━━━ Supplied information

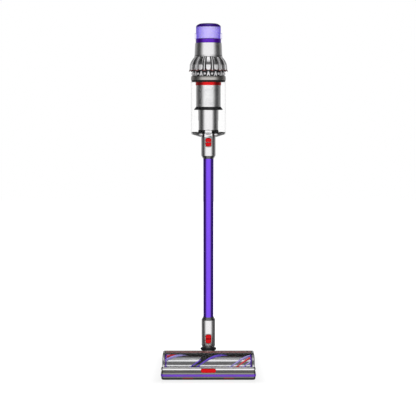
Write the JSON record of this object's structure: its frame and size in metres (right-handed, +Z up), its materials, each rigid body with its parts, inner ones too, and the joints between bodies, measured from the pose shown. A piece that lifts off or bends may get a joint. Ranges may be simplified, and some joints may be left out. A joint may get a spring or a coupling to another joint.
{
  "type": "cordless stick vacuum",
  "caption": "Cordless stick vacuum standing on its powered cleaner head, with a clear in-line bin, radial cyclones, a rear handle and battery, and a violet wand.",
  "frame": {"origin": "on the floor under the wand's axis, centred in the object's footprint", "axes": "+Z up along the wand, -Y towards the head's window and the release buttons, +X to the side where the brush bar slides out"},
  "size_m": [0.3366, 0.3, 1.251],
  "materials": {
    "nickel_plastic": "nickel-grey metallic pigment, satin",
    "graphite_plastic": "fine-textured dark grey",
    "black_gloss": "gloss black",
    "violet_plastic": "saturated violet, gloss",
    "violet_dark": "deep indigo, gloss",
    "lilac_clear": "translucent lilac",
    "violet_anodised": "violet anodised, brushed",
    "red_plastic": "signal red, semi-gloss",
    "copper_plastic": "dark copper-red metallic",
    "clear_plastic": "clear, polished",
    "roller_grey": "metallic grey, gloss",
    "nylon_bristle": "soft nylon filament",
    "carbon_fibre": "carbon fibre filament",
    "steel": "plain machined steel",
    "aluminium": "machined",
    "black_rubber": "matt moulded rubber",
    "filter_paper": "pleated glass-fibre paper",
    "screen": "gloss black panel"
  },
  "bodies": {
    "head": {"head_housing": "nickel_plastic", "roller_window": "clear_plastic", "front_bumper": "graphite_plastic", "bumper_stripe": "violet_plastic", "sole_plate": "graphite_plastic", "sole_strip": "black_rubber", "side_cap_left": "graphite_plastic", "side_cap_right": "graphite_plastic", "neck_cradle": "graphite_plastic", "wheel_axle": "steel", "brush_motor": "aluminium", "head_screws": "steel", "neck_pins": "steel"},
    "slider": {"suction_slider": "red_plastic", "gate_shutters": "red_plastic"},
    "brush_carrier": {"bearing_carrier": "graphite_plastic"},
    "brush_lock": {"end_cap_lock": "graphite_plastic"},
    "drive": {"drive_dog": "graphite_plastic"},
    "brush_bar": {"brush_core": "roller_grey", "carbon_bands": "carbon_fibre", "soft_strips": "nylon_bristle", "brush_end_rings": "violet_plastic"},
    "wheel_left": {"rear_wheel_left": "graphite_plastic"},
    "wheel_right": {"rear_wheel_right": "graphite_plastic"},
    "sole_rollers": {"sole_rollers": "graphite_plastic"},
    "neck": {"neck_elbow": "black_gloss"},
    "swivel": {"neck_spigot": "nickel_plastic"},
    "wand": {"wand_tube": "violet_anodised", "wand_lower_collar": "nickel_plastic", "wand_upper_collar": "nickel_plastic"},
    "lower_button": {"lower_release_button": "red_plastic"},
    "upper_button": {"upper_release_button": "red_plastic"},
    "door": {"bin_door": "black_gloss", "inlet_spigot": "nickel_plastic", "door_seal": "black_rubber", "door_hinge_pin": "steel"},
    "bin": {"bin_cylinder": "clear_plastic"},
    "main": {"bin_collar": "nickel_plastic", "shroud": "nickel_plastic", "shroud_ring": "red_plastic", "shroud_skirt": "black_rubber", "dust_column": "nickel_plastic", "column_seal": "black_rubber", "cyclone_cones": "nickel_plastic", "cyclone_core": "black_gloss", "cyclone_fin_ring": "copper_plastic", "motor_housing": "nickel_plastic", "motor_can": "steel", "handle_grip": "graphite_plastic", "battery_case": "graphite_plastic", "battery_screws": "steel", "display": "screen"},
    "trigger": {"trigger": "red_plastic"},
    "impeller": {"impeller": "aluminium"},
    "bin_lever": {"bin_lever": "red_plastic"},
    "mode_button": {"mode_button": "violet_plastic"},
    "filter_base": {"filter_ring": "violet_plastic"},
    "filter": {"filter_media": "filter_paper", "filter_cage": "lilac_clear", "filter_cap": "violet_dark"}
  },
  "joints": [
    {"name": "slider_slide", "type": "slide", "parent": "head", "child": "slider", "axis": [1, 0, 0], "range_m": [-0.012, 0.012]},
    {"name": "brush_pull", "type": "slide", "parent": "head", "child": "brush_carrier", "axis": [1, 0, 0], "range_m": [0, 0.32]},
    {"name": "lock_turn", "type": "hinge", "parent": "brush_carrier", "child": "brush_lock", "pos_m": [0, -0.095, 0.041], "axis": [1, 0, 0], "range_deg": [0, 60]},
    {"name": "brush_spin", "type": "hinge", "parent": "brush_carrier", "child": "brush_bar", "pos_m": [0, -0.095, 0.041], "axis": [1, 0, 0], "continuous": true},
    {"name": "drive_spin", "type": "hinge", "parent": "head", "child": "drive", "pos_m": [0, -0.095, 0.041], "axis": [1, 0, 0], "continuous": true},
    {"name": "wheel_left_spin", "type": "hinge", "parent": "head", "child": "wheel_left", "pos_m": [0, 0.03, 0.019], "axis": [1, 0, 0], "continuous": true},
    {"name": "wheel_right_spin", "type": "hinge", "parent": "head", "child": "wheel_right", "pos_m": [0, 0.03, 0.019], "axis": [1, 0, 0], "continuous": true},
    {"name": "sole_roller_spin", "type": "hinge", "parent": "head", "child": "sole_rollers", "pos_m": [0, -0.05, 0.0063], "axis": [1, 0, 0], "continuous": true},
    {"name": "neck_tilt", "type": "hinge", "parent": "head", "child": "neck", "pos_m": [0, 0, 0.046], "axis": [-1, 0, 0], "range_deg": [0, 80]},
    {"name": "neck_swivel", "type": "hinge", "parent": "neck", "child": "swivel", "pos_m": [0, 0, 0.085], "axis": [0, 0, 1], "range_deg": [-90, 90]},
    {"name": "wand_lift", "type": "slide", "parent": "swivel", "child": "wand", "axis": [0, 0, 1], "range_m": [0, 0.06]},
    {"name": "lower_button_press", "type": "slide", "parent": "wand", "child": "lower_button", "axis": [0, 1, 0], "range_m": [0, 0.0025], "stiffness_N_per_m": 800},
    {"name": "upper_button_press", "type": "slide", "parent": "wand", "child": "upper_button", "axis": [0, 1, 0], "range_m": [0, 0.0025], "stiffness_N_per_m": 800},
    {"name": "body_lift", "type": "slide", "parent": "wand", "child": "door", "axis": [0, 0, 1], "range_m": [0, 0.06]},
    {"name": "door_hinge", "type": "hinge", "parent": "door", "child": "bin", "pos_m": [0, 0.068, 0.866], "axis": [-1, 0, 0], "range_deg": [0, 75]},
    {"name": "bin_lift", "type": "slide", "parent": "bin", "child": "main", "axis": [0, 0, 1], "range_m": [0, 0.2]},
    {"name": "bin_lever_pull", "type": "slide", "parent": "main", "child": "bin_lever", "axis": [0, 0, -1], "range_m": [0, 0.014], "stiffness_N_per_m": 400},
    {"name": "trigger_pull", "type": "hinge", "parent": "main", "child": "trigger", "pos_m": [0, 0.119, 1.124], "axis": [1, 0, 0], "range_deg": [0, 10], "stiffness_Nm_per_rad": 0.5},
    {"name": "mode_button_press", "type": "slide", "parent": "main", "child": "mode_button", "axis": [0, 0, -1], "range_m": [0, 0.001], "stiffness_N_per_m": 800},
    {"name": "filter_lift", "type": "slide", "parent": "main", "child": "filter_base", "axis": [0, 0, 1], "range_m": [0, 0.07]},
    {"name": "filter_twist", "type": "hinge", "parent": "filter_base", "child": "filter", "pos_m": [0, 0, 1.2], "axis": [0, 0, 1], "range_deg": [0, 30]},
    {"name": "impeller_spin", "type": "hinge", "parent": "main", "child": "impeller", "pos_m": [0, 0, 1.16], "axis": [0, 0, 1], "continuous": true}
  ],
  "couplings": [
    {"joint": "drive_spin", "follows": "brush_spin", "ratio": 1}
  ]
}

━━━━━━

## Short problem:
How many of the lines above hold "materials"? Answer with only the number.

## Task result:
2